A woman is facing backlash for her ‘backwards’ and ‘misdirected’ protest after announcing she refused to serve jury duty due to her ’emotional distress’ over the reversal of Roe v. Wade.
Alyssa Wolfe, who is known as @eatwithlys on TikTok, detailed her scathing response to her recent jury summons in a now-viral video days after the Supreme Court overturned the 1973 ruling that made abortion legal at the federal level.
‘I was summoned for jury duty,’ she explained in the on-screen text. ‘As a woman in my 20s, this is what I had to say…am I wrong though?’
Alyssa Wolfe, who is known as @eatwithlys on TikTok, revealed in a now-viral video that she refused to serve jury duty due to her ’emotional distress’ over the reversal of Roe v. Wade
She shared a screenshot of the email she allegedly sent stating she no longer feels comfortable serving her country
The footage then cut to a screenshot of the email she allegedly sent to the jury coordinator saying she won’t be serving jury duty from July 18 to July 22.
‘I will NOT be attending jury duty,’ the message said. ‘In light of ROE V WADE and other basic human rights continuing to be taken, I no longer live in a country that serves me. Therefore, I do NOT feel comfortable serving it.
‘Being part of the jury service at this time would put me in extreme emotional distress,’ she continued. ‘Not to mention my opinions would be completely biased. I hope you understand and are able to find another United States citizen that is actually proud to be such.’
At the end of the video, Wolfe added: ‘Stay tuned to see if I’m held in contempt.’ She also stated in the caption that ‘this is the saddest email I’ve ever had to write.’
The video has been viewed more than 2.6 million times in less than a week and has received thousands of comments.
However, a number of people, including those who are against Roe v. Wade being overturned, felt her protest was doing more harm than good.
On June 24, the Supreme Court voted 6-3 to strike down the historic ruling that permitted abortions during the first two trimesters of pregnancy in the U.S. for nearly half a century.
At least 26 states in total are expected to enact partial or total bans on abortion, with Democrat-run areas offering to act as ‘sanctuaries’ for women from states where bans have been imposed to come and receive free terminations.
A number of viewers, including those who are against Roe v. Wade being overturned, felt her protest was doing more harm than good
Some states have already proceeded with plans to band abortion, including Florida, Indiana, Montana, Nebraska, Georgia, Iowa, and South Carolina, while other state officials are attempting to reestablish the right to the procedure.
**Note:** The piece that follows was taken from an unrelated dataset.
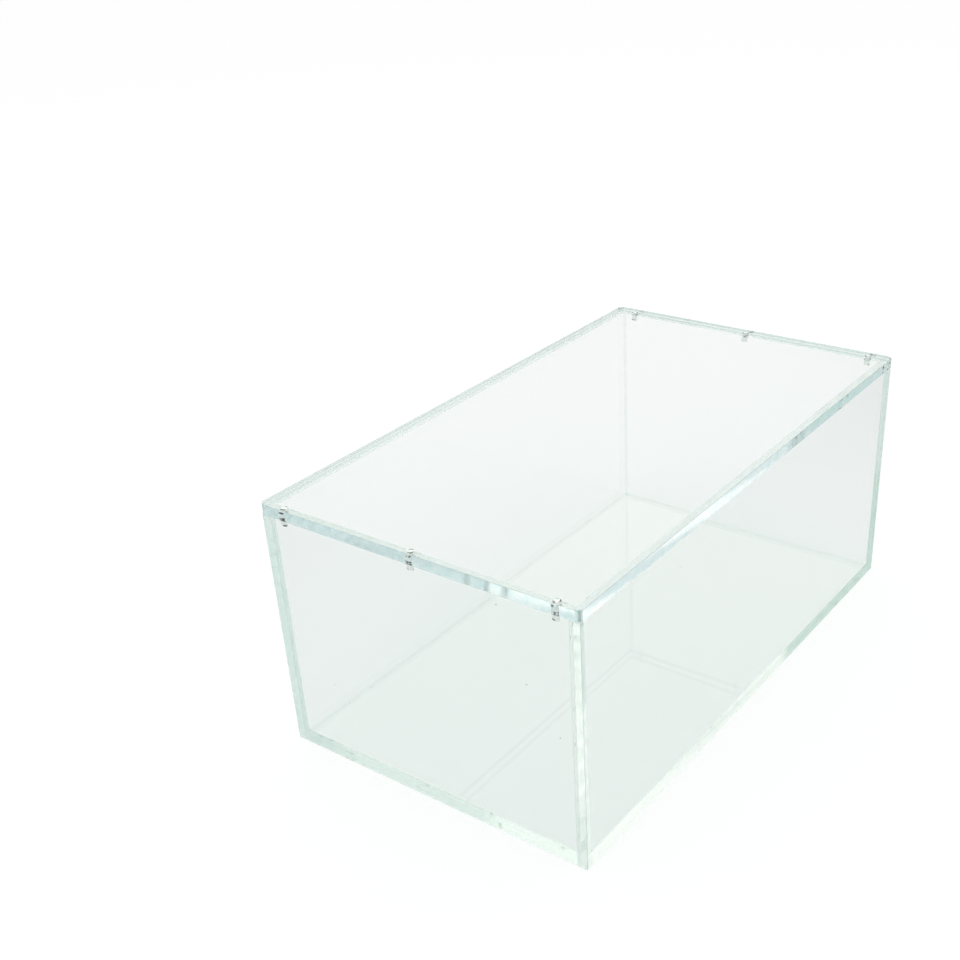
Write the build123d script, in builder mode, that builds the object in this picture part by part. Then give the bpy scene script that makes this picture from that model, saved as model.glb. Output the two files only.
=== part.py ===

Many critics argued in the comments of Wolfe’s video that it’s more important than ever for liberals to have a voice in the courtroom to defend marginalized groups, including women in states with abortion bans or restrictive laws.
‘We need to be in those seats and using our voices! Don’t remove yourself from spaces where you could make the change you’re wanting to see!’ one person wrote.
‘I completely understand, I am protesting in my own ways, but I needed someone like you in the jury when I had my SA trial. Your voice matters here,’ someone else commented.
Another added: ‘Good in theory but imagine if this was a case in which a woman was being tried for an abortion. We need liberal POV!’
In a follow-up video, Wolfe hit back at a commenter who minimalized the dangerous effect the reversal of Roe v. Wade will have on women
Wolfe explained in the on-screen text that Roe v. Wade is ‘about the constitutional right to privacy’
She noted that now Roe v. Wade had been overturned, other rights are at risk, including the right to contraception and the right to personal control of medical treatment
Wolfe also combatted comments from viewers who minimalized the dangerous effect the reversal of Roe v. Wade will have on women.
In a follow-up clip, she responded to someone who mocked her stance, writing: ‘It’s pathetic… truly… “Emotionally distressed” because you have to be responsible about [your] sex life? Please…’
Wolfe explained in the on-screen text that ‘ROE V. WADE IS SO MUCH MORE THAN THIS! It’s about the constitutional right to privacy.’
She noted that now Roe v. Wade had been overturned, other rights are at risk, including the right to contraception, the right to marry, and the right to personal control of medical treatment.
In her bio, she shared a link to the National Women’s Law Center’s fact sheet about the constitutional importance of Roe v. Wade and the right to privacy to educate others.